▶ Exercise task
Wherever "frame" appears in a line, list that line.

▶ Information supplied
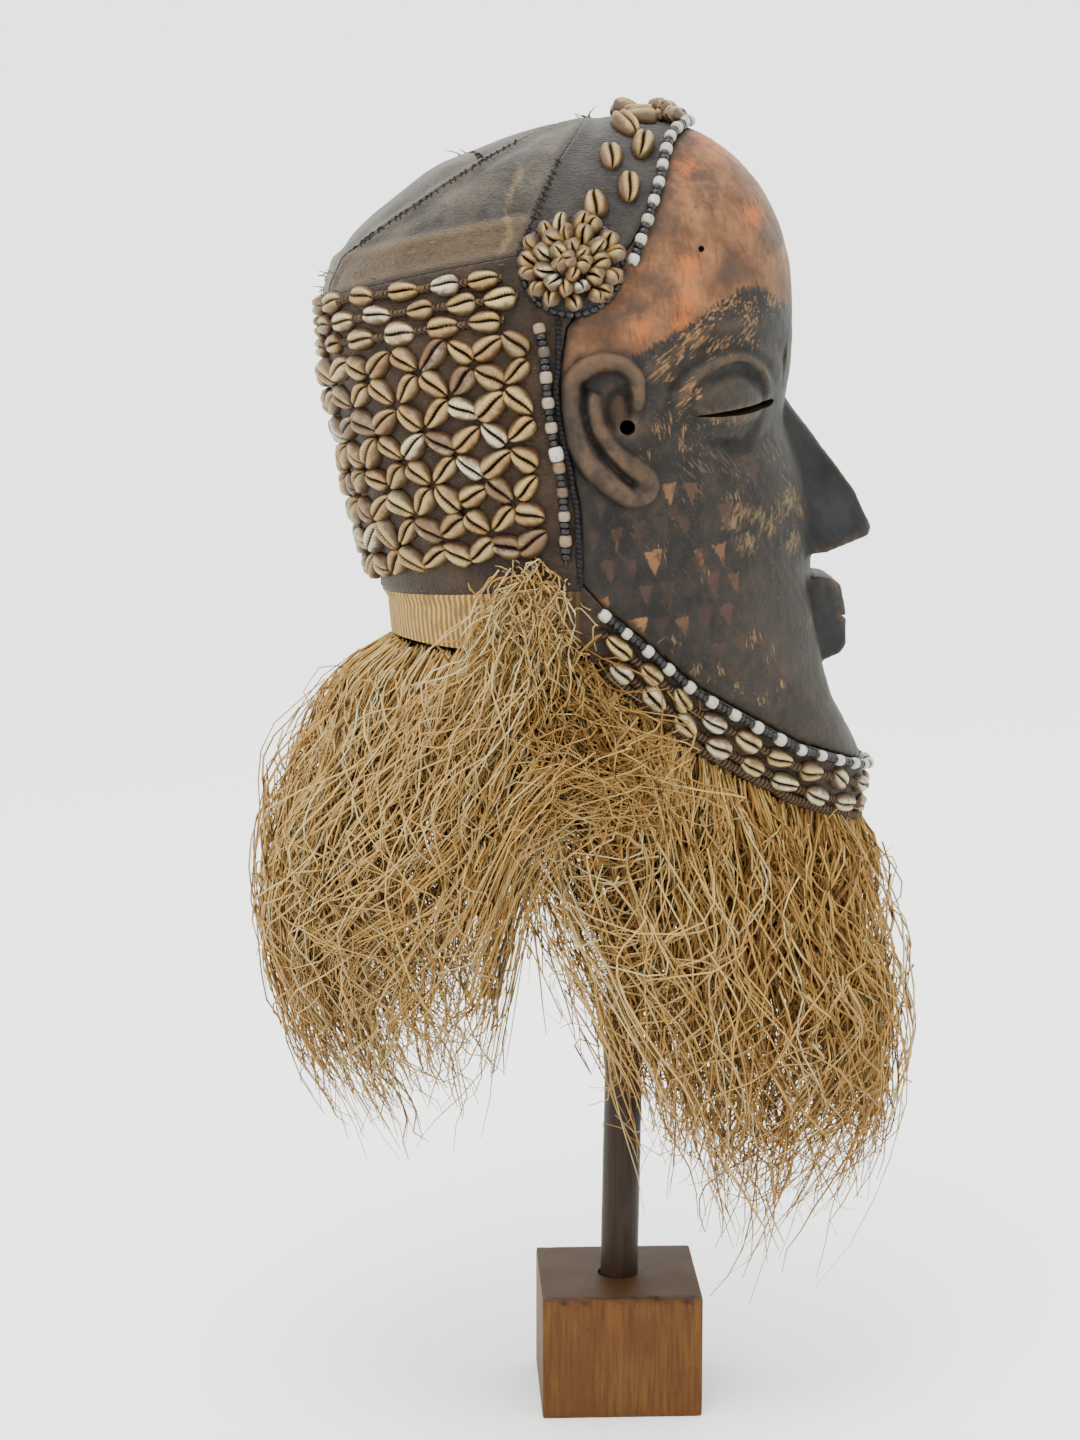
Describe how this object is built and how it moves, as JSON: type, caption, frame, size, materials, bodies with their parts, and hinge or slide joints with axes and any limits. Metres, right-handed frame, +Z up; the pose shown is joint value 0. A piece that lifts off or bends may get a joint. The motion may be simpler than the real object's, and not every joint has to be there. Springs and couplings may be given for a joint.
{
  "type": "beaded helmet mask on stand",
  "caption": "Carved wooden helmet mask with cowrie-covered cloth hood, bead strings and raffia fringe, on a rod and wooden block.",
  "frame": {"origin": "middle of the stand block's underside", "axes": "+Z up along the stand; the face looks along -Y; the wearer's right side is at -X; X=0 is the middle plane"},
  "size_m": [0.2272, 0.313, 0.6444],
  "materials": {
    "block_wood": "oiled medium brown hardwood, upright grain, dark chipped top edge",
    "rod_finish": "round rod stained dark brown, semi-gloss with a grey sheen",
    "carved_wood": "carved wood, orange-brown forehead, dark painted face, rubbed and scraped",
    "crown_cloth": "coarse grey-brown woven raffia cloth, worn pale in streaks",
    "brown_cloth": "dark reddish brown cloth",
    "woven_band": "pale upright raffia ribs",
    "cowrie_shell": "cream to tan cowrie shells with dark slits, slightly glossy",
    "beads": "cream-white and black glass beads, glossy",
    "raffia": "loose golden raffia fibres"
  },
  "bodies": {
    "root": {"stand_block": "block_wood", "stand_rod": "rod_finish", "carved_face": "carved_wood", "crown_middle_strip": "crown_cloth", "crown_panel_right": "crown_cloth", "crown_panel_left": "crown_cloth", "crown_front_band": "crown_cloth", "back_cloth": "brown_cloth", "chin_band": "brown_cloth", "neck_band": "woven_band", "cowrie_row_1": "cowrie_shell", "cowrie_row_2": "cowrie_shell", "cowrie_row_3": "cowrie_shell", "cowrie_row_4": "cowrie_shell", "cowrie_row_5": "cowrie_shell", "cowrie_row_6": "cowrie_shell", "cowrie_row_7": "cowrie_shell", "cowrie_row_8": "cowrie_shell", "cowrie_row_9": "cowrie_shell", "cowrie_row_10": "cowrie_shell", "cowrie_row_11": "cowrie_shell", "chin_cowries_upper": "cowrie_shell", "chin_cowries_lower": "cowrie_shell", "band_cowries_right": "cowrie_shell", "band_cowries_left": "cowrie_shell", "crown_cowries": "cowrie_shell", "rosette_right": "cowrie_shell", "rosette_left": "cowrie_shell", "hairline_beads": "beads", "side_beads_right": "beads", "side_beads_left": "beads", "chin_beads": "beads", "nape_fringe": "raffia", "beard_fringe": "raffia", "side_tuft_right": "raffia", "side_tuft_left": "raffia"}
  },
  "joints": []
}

▶ Solved problem
Describe how this object is built and how it moves, as JSON: type, caption, frame, size, materials, bodies with their parts, and hinge or slide joints with axes and any limits. Metres, right-handed frame, +Z up; the pose shown is joint value 0. A piece that lifts off or bends may get a joint. The motion may be simpler than the real object's, and not every joint has to be there. Springs and couplings may be given for a joint.
  "frame": {"origin": "middle of the stand block's underside", "axes": "+Z up along the stand; the face looks along -Y; the wearer's right side is at -X; X=0 is the middle plane"},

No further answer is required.